As far as I know, the doctor hasn’t put a label on it. Conroy is keeping to himself about it; I think he forgets more than he lets on. He’s scared to admit what’s really going on inside that skull of his and I don’t blame him: he’s lost something fundamental and he doesn’t know if he’ll get it back.

I don’t know anything about this kind of thing: all I know is that it’s complicated and no-one really understands it fully. Maybe it’s possible for him to heal. Maybe all he needs is time. Hopefully we can give him that much.

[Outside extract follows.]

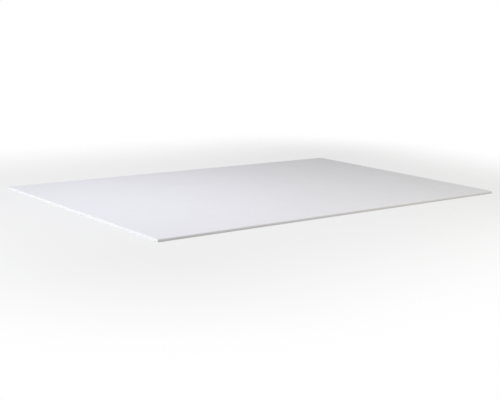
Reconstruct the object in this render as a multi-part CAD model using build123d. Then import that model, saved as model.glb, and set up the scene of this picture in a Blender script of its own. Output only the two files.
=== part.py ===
"""A drywall sheet: gypsum plaster set hard inside a paper wrapping, lying flat with its face side up.

X runs along the sheet, Y across it and Z up through its thickness.
The origin is the middle of the back face, which is the face that the sheet lies on.
"""
from build123d import *
import os

# Overall size of the sheet, in millimetres
sheet_length = 2000.0
sheet_width = 1250.0
sheet_thickness = 12.5

# The two long edges, which are wrapped in paper
taper_width = 50.0    # strip beside each long edge in which the face side falls away
taper_depth = 1.3     # fall of the face side at the end of that strip
nose_reach = 5.0      # how far the half-round nose stands out past the end of the taper
heel_radius = 2.5     # rounding where the nose turns into the back face


def wrapped_edge():
    """One long edge in section: the heel, the half-round nose above it, and the tapered strip.

    The heel is a quarter circle and the nose a quarter ellipse. They meet upright, where the
    sheet is widest. The taper is one flat arc that leaves the face side without a crease.
    """
    widest = sheet_width / 2
    taper_end = widest - nose_reach
    edge_height = sheet_thickness - taper_depth
    heel = CenterArc((widest - heel_radius, heel_radius), heel_radius, start_angle=-90, arc_size=90)
    nose = EllipticalCenterArc((taper_end, heel_radius), nose_reach, edge_height - heel_radius, arc_size=90)
    taper = TangentArc((widest - taper_width, sheet_thickness), (taper_end, edge_height), tangent=(1, 0))
    return Curve() + [heel, nose, taper]


def cross_section():
    """The whole section across the sheet: a wrapped edge each side, joined by the two flat faces."""
    right_edge = wrapped_edge()
    left_edge = mirror(right_edge, about=Plane.YZ)
    back_half = sheet_width / 2 - heel_radius
    face_half = sheet_width / 2 - taper_width
    back = Line((-back_half, 0), (back_half, 0))
    face = Line((-face_half, sheet_thickness), (face_half, sheet_thickness))
    return make_face(Curve() + [right_edge, left_edge, back, face])


def drywall_sheet():
    """The section runs the whole length of the sheet, and its two ends are sawn off square."""
    first_end = Plane.YZ.offset(-sheet_length / 2)
    return extrude(first_end * cross_section(), amount=sheet_length)


os.makedirs("parts", exist_ok=True)
export_step(drywall_sheet(), "parts/drywall_sheet.step")
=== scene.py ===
import math

import bmesh
import bpy
import numpy as np
from mathutils import Matrix, Vector


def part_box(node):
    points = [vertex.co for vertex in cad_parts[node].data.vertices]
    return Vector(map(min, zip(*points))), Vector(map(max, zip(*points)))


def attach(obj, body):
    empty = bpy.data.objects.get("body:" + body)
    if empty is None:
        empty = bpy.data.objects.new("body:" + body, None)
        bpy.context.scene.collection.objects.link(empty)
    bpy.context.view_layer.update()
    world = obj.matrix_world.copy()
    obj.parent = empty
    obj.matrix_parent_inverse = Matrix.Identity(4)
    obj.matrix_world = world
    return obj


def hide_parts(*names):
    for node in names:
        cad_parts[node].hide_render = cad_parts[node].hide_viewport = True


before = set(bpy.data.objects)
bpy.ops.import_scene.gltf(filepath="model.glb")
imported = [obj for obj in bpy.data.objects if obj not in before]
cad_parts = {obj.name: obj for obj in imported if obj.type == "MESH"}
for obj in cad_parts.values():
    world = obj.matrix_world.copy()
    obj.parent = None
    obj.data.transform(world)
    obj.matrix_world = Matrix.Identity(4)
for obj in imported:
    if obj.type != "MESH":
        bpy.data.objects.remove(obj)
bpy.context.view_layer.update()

# The gypsum board: one sheet of foamed gypsum plaster that sets hard between two papers.
# The face paper is folded round both long edges and a little way under the back, where the back paper
# is glued over it. The two ends are sawn, so they show the white plaster between the cut papers.
lowest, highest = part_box("drywall_sheet")
length, width, thickness = highest - lowest
half_length = length / 2
half_width = width / 2
half_thickness = thickness / 2

taper_width = 0.050        # strip beside each long edge in which the face falls away
taper_depth = 0.0013
nose_reach = 0.005         # the half-round nose, past the end of the taper
heel_radius = 0.0025       # rounding of the nose into the back
paper_thickness = 0.00035
lip_width = 0.021          # face paper on the back that the back paper leaves bare
crease_depth = 0.00012     # the fold line along the middle of each nose
edge_wander = 0.0004       # how far a long edge strays from a straight line
cockle_depth = 0.00015     # how far the face paper dips between its highest places
saw_pull = 0.0002          # how far the saw drags the rim of the face paper down
saw_pull_reach = 0.0015    # and how far in from the saw cut that fades
rag_depth = 0.0002         # how unevenly the papers tear off along the saw cut
plaster_setback = 0.00015  # the plaster crumbles away behind the cut papers
plaster_roughness = 0.0003

# How finely the skin is divided: places round half a nose, over a taper and over half of the flat, and
# the rings' distances from each end, close together beside the saw cut and then even.
nose_places = 9
taper_places = 18
flat_places = 230
close_rings = (0.0008, 0.002, 0.005, 0.012, 0.03)
first_even_ring = 0.06
even_rings = 23

# The skin laid flat in a square, a map through which the finishes can be baked: shares of its side.
flat_margin = 0.003
face_strip = (0.004, 0.672)
back_strip = (0.678, 0.900)
end_strips = 0.9055        # the first of four, one above the other
end_strip = 0.0205
flat_rim = 0.17            # the cut papers' share of the half thickness there, more than they are thick

# The finishes of the mesh's faces, in the order of its material slots.
FACE_PAPER, BACK_PAPER, CUT_PAPER, PLASTER = range(4)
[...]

In the meantime, Kostoya is keeping a close eye on him. The biochemist is always nearby, chivvying Conroy on in his work, asking questions and wondering if he’s done yet. His questions are layered with reminders about what they’re doing; I’m not sure, but I think he’s doing it on purpose. If Conroy has noticed, he hasn’t said anything.

Maybe if no-one mentions it, they can carry on as if nothing has truly changed. As solutions go, that one’s pretty painless for everyone involved.

I wish there were more solutions like that for us. ‘Painless’ isn’t a word that I have had much chance to throw around. We make it work whatever way we can, and I guess that’s what matters.